DIRECTIONS – Using the data that follows, return exactly the lines from the one that contains "for name, piece" through the one that contains "obj.parent = None", ends included.

TASK MATERIAL –

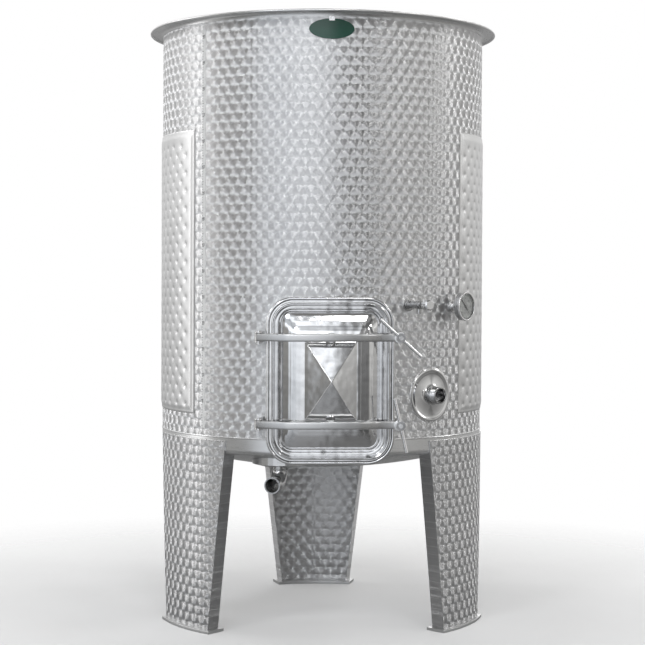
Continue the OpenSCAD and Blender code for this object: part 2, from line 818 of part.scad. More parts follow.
// Valve stem, with the plug that closes the passage behind the spout
module sample_stem() {
    color(steel) outward(sample_a, sample_z) {
        translate([0, 0, spout_y - 14]) cylinder(r = passage_r - run, h = 5, $fn = fn_mid);
        translate([0, 0, spout_y - 10]) cylinder(r = stem_r, h = stem_end - spout_y + 10, $fn = fn_mid);
    }
}

module sample_knob() {
    knob_y = 586;
    knob_l = 29;
    color(bright) outward(sample_a, sample_z) difference() {
        union() {
            translate([0, 0, knob_y]) cylinder(r1 = 9, r2 = 13, h = 6, $fn = fn_mid);
            translate([0, 0, knob_y + 6]) cylinder(r = 16, h = knob_l - 10, $fn = fn_mid);
            translate([0, 0, knob_y + knob_l - 4]) cylinder(r1 = 16, r2 = 12, h = 4, $fn = fn_mid);
        }
        translate([0, 0, knob_y - cut])
            cylinder(r = stem_r + run, h = stem_end + cut + 0.3 - knob_y, $fn = fn_mid);
        for (i = [0:7]) rotate([0, 0, i * 45]) translate([18.5, 0, knob_y - cut])
            cylinder(r = 4, h = knob_l + 2 * cut, $fn = fn_small);
    }
}

// ---------------------------------------------------------------- thermometer

well_tip = 400;
well_r = 5;
gauge_stem_r = 3;
gauge_back = 533;
gauge_front = 553;
bezel_t = 4;
dial_y = gauge_front - 8;
spindle_r = 1;
pointer_turn = 135;

module thermowell() {
    color(steel) outward(gauge_a, gauge_z) difference() {
        union() {
            translate([0, 0, well_tip]) cylinder(r = well_r, h = tank_r - well_tip, $fn = fn_mid);
            translate([0, 0, tank_r - 6]) cylinder(r = small_hole_r, h = 19, $fn = fn_mid);
            translate([0, 0, tank_r + 1.2]) cylinder(r = 17, h = 4, $fn = fn_mid);
        }
        translate([0, 0, well_tip + 3]) cylinder(r = gauge_stem_r + 0.3, h = 150, $fn = fn_mid);
    }
}

module thermometer_nut() {
    color(bright) outward(gauge_a, gauge_z) translate([0, 0, tank_r + 13.2]) difference() {
        union() {
            cylinder(r = 13.5, h = 11, $fn = 6);
            translate([0, 0, 11]) cylinder(r = 9, h = gauge_back - tank_r - 24.4, $fn = fn_mid);
        }
        translate([0, 0, -cut]) cylinder(r = gauge_stem_r + 0.3, h = 40, $fn = fn_mid);
    }
}

module thermometer_stem() {
    color(steel) outward(gauge_a, gauge_z) translate([0, 0, well_tip + 4])
        cylinder(r = gauge_stem_r, h = gauge_back - well_tip - 4.2, $fn = fn_mid);
}

module thermometer_case() {
    color(bright) outward(gauge_a, gauge_z) translate([0, 0, gauge_back]) difference() {
        cylinder(r = gauge_d / 2 - 2, h = gauge_front - gauge_back - 2, $fn = fn_mid);
        translate([0, 0, 2]) cylinder(r = gauge_d / 2 - 3.5, h = 40, $fn = fn_mid);
    }
}

module thermometer_bezel() {
    color(bright) outward(gauge_a, gauge_z) translate([0, 0, gauge_front - 6]) difference() {
        cylinder(r = gauge_d / 2, h = 6, $fn = fn_mid);
        translate([0, 0, -cut]) cylinder(r = gauge_d / 2 - 1.9, h = 5, $fn = fn_mid);
        cylinder(r = gauge_d / 2 - 5, h = 20, $fn = fn_mid);
    }
}

module thermometer_dial() {
    color("white") outward(gauge_a, gauge_z) {
        translate([0, 0, dial_y - 1]) cylinder(r = gauge_d / 2 - 3.7, h = 1, $fn = fn_mid);
        cylinder_from = gauge_back + 2.2;
        translate([0, 0, cylinder_from]) cylinder(r = 6, h = dial_y - 1 - cylinder_from, $fn = fn_mid);
        translate([0, 0, dial_y]) cylinder(r = spindle_r, h = 2.6, $fn = fn_small);
    }
}

module thermometer_pointer() {
    color([0.08, 0.08, 0.09]) outward(gauge_a, gauge_z) translate([0, 0, dial_y + 0.8])
        rotate([0, 0, pointer_turn]) difference() {
            union() {
                cylinder(r = 4, h = 1, $fn = fn_small);
                linear_extrude(1)
                    polygon([[-16, -1.6], [0, -1.8], [31, -0.5], [31, 0.5], [0, 1.8], [-16, 1.6]]);
            }
            translate([0, 0, -cut]) cylinder(r = spindle_r + run, h = 4, $fn = fn_small);
        }
}

module thermometer_glass() {
    color([0.8, 0.9, 0.95, 0.35]) outward(gauge_a, gauge_z) translate([0, 0, gauge_front - 4.2])
        cylinder(r = gauge_d / 2 - 5.2, h = 2, $fn = fn_mid);
}

shell();
rim();
bottom();
drain_sump();
drain_elbow();
left_leg();
right_leg();
rear_leg();
left_foot();
right_foot();
rear_foot();
cooling_jacket();
jacket_inlet();
jacket_outlet();
volume_scale();
badge_plate();
badge_clip();
manway_frame();
manway_gasket();
manway_lid();
upper_bar();
lower_bar();
upper_studs();
lower_studs();
upper_hinge_bracket();
lower_hinge_bracket();
upper_hinge_pin();
lower_hinge_pin();
upper_clamp_lug();
lower_clamp_lug();
upper_lug_pin();
lower_lug_pin();
upper_swing_bolt();
lower_swing_bolt();
upper_washer();
lower_washer();
upper_handle_hub();
lower_handle_hub();
upper_handle_rods();
lower_handle_rods();
racking_plate();
racking_nozzle();
sample_boss();
sample_body();
sample_stem();
sample_knob();
thermowell();
thermometer_nut();
thermometer_stem();
thermometer_case();
thermometer_bezel();
thermometer_dial();
thermometer_pointer();
thermometer_glass();
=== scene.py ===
"""Open-topped jacketed fermenting vat on three sheet legs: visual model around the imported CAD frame."""

import math

import bmesh
import bpy
import numpy as np
from mathutils import Matrix, Vector


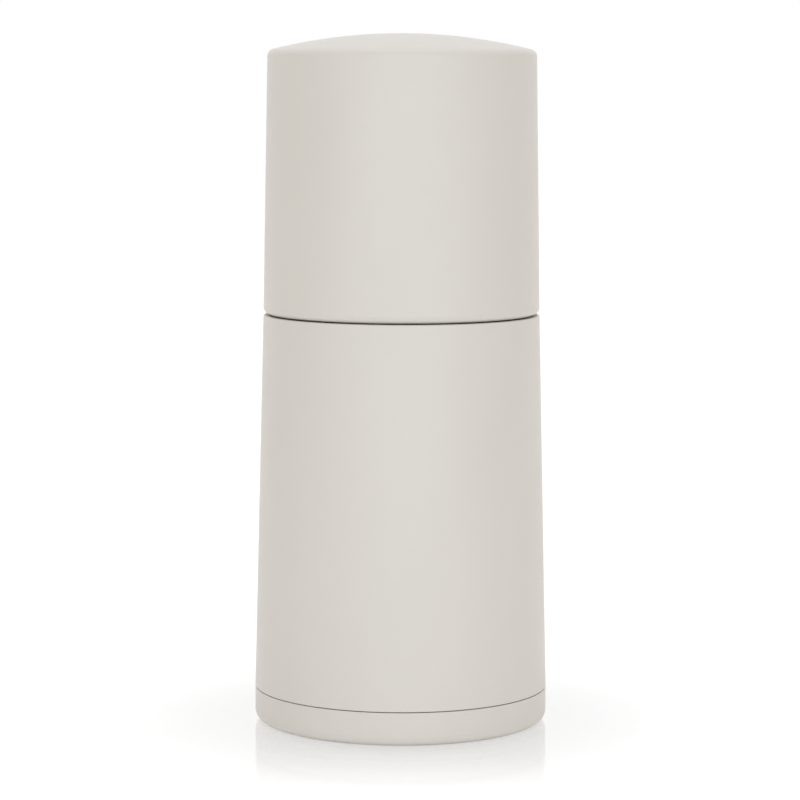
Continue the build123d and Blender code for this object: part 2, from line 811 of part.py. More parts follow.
with BuildPart() as neck_sleeve:
    with BuildSketch(Plane.XZ):
        with BuildLine():
            Polyline(
                (core_bore, core_foot),
                (core_radius(core_foot), core_foot),
                (core_radius(web_foot), web_foot - seat_gap),
                (tongue_radius, web_foot - seat_gap),
                (tongue_radius, web_foot - seat_gap + tongue_height),
                (tongue_radius - tongue_width, web_foot - seat_gap + tongue_height),
                (tongue_radius - tongue_width, web_foot - seat_gap),
                (core_bore, web_foot - seat_gap),
                close=True,
            )
        make_face()
    revolve(axis=Axis.Z)

# ---------------------------------------------------------------- drive socket
clip_height = socket_top - clip_drop
clip_groove_radius = socket_radius - clip_groove_depth
clip_radius = clip_groove_radius + seat_gap + clip_wire / 2
socket_foot = web_foot - seat_gap - socket_flange

with BuildPart() as drive_socket:
    with BuildSketch(Plane.XY.offset(socket_foot)):
        Circle(socket_flange_radius)
    extrude(amount=socket_flange)
    with BuildSketch(Plane.XY.offset(web_foot - seat_gap)):
        RegularPolygon(socket_hex, 6, major_radius=False)
    extrude(amount=web_thickness)
    with BuildSketch(Plane.XY.offset(web_foot)):
        Circle(socket_radius)
    extrude(amount=socket_top - web_foot)
    with BuildSketch(Plane.XZ):
        with Locations((clip_groove_radius, clip_height)):
            Rectangle(socket_radius, clip_wire + 2 * seat_gap, align=(Align.MIN, Align.CENTER))
    revolve(axis=Axis.Z, mode=Mode.SUBTRACT)
    with BuildSketch(Plane.XY.offset(socket_top - socket_slot_depth)):
        Rectangle(3 * socket_radius, socket_slot)
        Rectangle(socket_slot, 3 * socket_radius)
    extrude(amount=socket_slot_depth, mode=Mode.SUBTRACT)
    with BuildSketch(Plane.XY.offset(socket_foot)):
        Rectangle(shaft_square + 2 * shaft_fit, shaft_square + 2 * shaft_fit)
    extrude(amount=socket_top - socket_foot, mode=Mode.SUBTRACT)

socket_ring = wire_ring(clip_radius, clip_height, clip_wire, 360 - clip_opening)
head_screws = screw_set(head_screw_circle, web_foot, 0)

# ---------------------------------------------------------------- output
pieces = {
    "base_cap": base_cap,
    "cap_seal": cap_seal,
    "body_shell": body_shell,
    "base_collar": base_collar,
    "collar_oring": collar_oring,
    "hopper": hopper,
    "funnel": funnel,
    "neck_oring": neck_oring,
    "glide_ring": glide_ring,
    "burr_housing": burr_housing,
    "shaft_bush": shaft_bush,
    "stator_burr": stator_burr,
    "stator_circlip": stator_circlip,
    "housing_screws": housing_screws,
    "drive_shaft": drive_shaft,
    "thrust_washer": thrust_washer,
    "spring_washer": spring_washer,
    "burr_spring": burr_spring,
    "rotor_burr": rotor_burr,
    "rotor_hub": rotor_hub,
    "grind_dial": grind_dial,
    "dial_nut": dial_nut,
    "head_shell": head_shell,
    "head_core": head_core,
    "neck_sleeve": neck_sleeve,
    "drive_socket": drive_socket,
    "socket_ring": socket_ring,
    "head_screws": head_screws,
}

os.makedirs("parts", exist_ok=True)
for name, piece in pieces.items():
    piece.part.label = name
    export_step(piece.part, f"parts/{name}.step")
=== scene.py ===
import json
from math import atan, ceil, cos, pi, radians, sin, sqrt, tan

import bmesh
import bpy
from mathutils import Matrix, Vector


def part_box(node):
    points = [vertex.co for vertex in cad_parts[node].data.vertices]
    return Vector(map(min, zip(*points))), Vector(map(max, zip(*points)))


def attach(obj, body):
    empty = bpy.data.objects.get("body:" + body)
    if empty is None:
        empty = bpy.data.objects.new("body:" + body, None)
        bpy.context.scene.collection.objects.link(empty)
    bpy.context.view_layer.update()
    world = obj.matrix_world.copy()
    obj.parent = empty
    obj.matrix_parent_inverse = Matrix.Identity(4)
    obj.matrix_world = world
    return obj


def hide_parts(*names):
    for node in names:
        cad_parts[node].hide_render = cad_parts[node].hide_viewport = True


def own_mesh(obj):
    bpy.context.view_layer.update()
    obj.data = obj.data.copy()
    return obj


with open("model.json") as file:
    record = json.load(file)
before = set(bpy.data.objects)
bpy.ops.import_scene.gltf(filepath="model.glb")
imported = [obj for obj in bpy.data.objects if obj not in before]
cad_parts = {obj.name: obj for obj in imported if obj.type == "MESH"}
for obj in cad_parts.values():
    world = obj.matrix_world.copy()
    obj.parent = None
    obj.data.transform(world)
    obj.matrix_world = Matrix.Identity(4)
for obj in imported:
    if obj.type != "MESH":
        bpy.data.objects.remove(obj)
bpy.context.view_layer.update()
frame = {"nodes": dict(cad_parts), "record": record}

# A hand-twisted mill with a tapered body, a domed head and a base cap, in matt plastic.
# Sizes are in millimetres and become metres where a mesh or lamp is made. +Z is up, the mill
# stands on Z = 0, and the camera is on the -Y side.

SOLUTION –
for name, piece in pieces.items():
    piece.part.label = name
    export_step(piece.part, f"parts/{name}.step")
=== scene.py ===
import json
from math import atan, ceil, cos, pi, radians, sin, sqrt, tan

import bmesh
import bpy
from mathutils import Matrix, Vector


def part_box(node):
    points = [vertex.co for vertex in cad_parts[node].data.vertices]
    return Vector(map(min, zip(*points))), Vector(map(max, zip(*points)))


def attach(obj, body):
    empty = bpy.data.objects.get("body:" + body)
    if empty is None:
        empty = bpy.data.objects.new("body:" + body, None)
        bpy.context.scene.collection.objects.link(empty)
    bpy.context.view_layer.update()
    world = obj.matrix_world.copy()
    obj.parent = empty
    obj.matrix_parent_inverse = Matrix.Identity(4)
    obj.matrix_world = world
    return obj


def hide_parts(*names):
    for node in names:
        cad_parts[node].hide_render = cad_parts[node].hide_viewport = True


def own_mesh(obj):
    bpy.context.view_layer.update()
    obj.data = obj.data.copy()
    return obj


with open("model.json") as file:
    record = json.load(file)
before = set(bpy.data.objects)
bpy.ops.import_scene.gltf(filepath="model.glb")
imported = [obj for obj in bpy.data.objects if obj not in before]
cad_parts = {obj.name: obj for obj in imported if obj.type == "MESH"}
for obj in cad_parts.values():
    world = obj.matrix_world.copy()
    obj.parent = None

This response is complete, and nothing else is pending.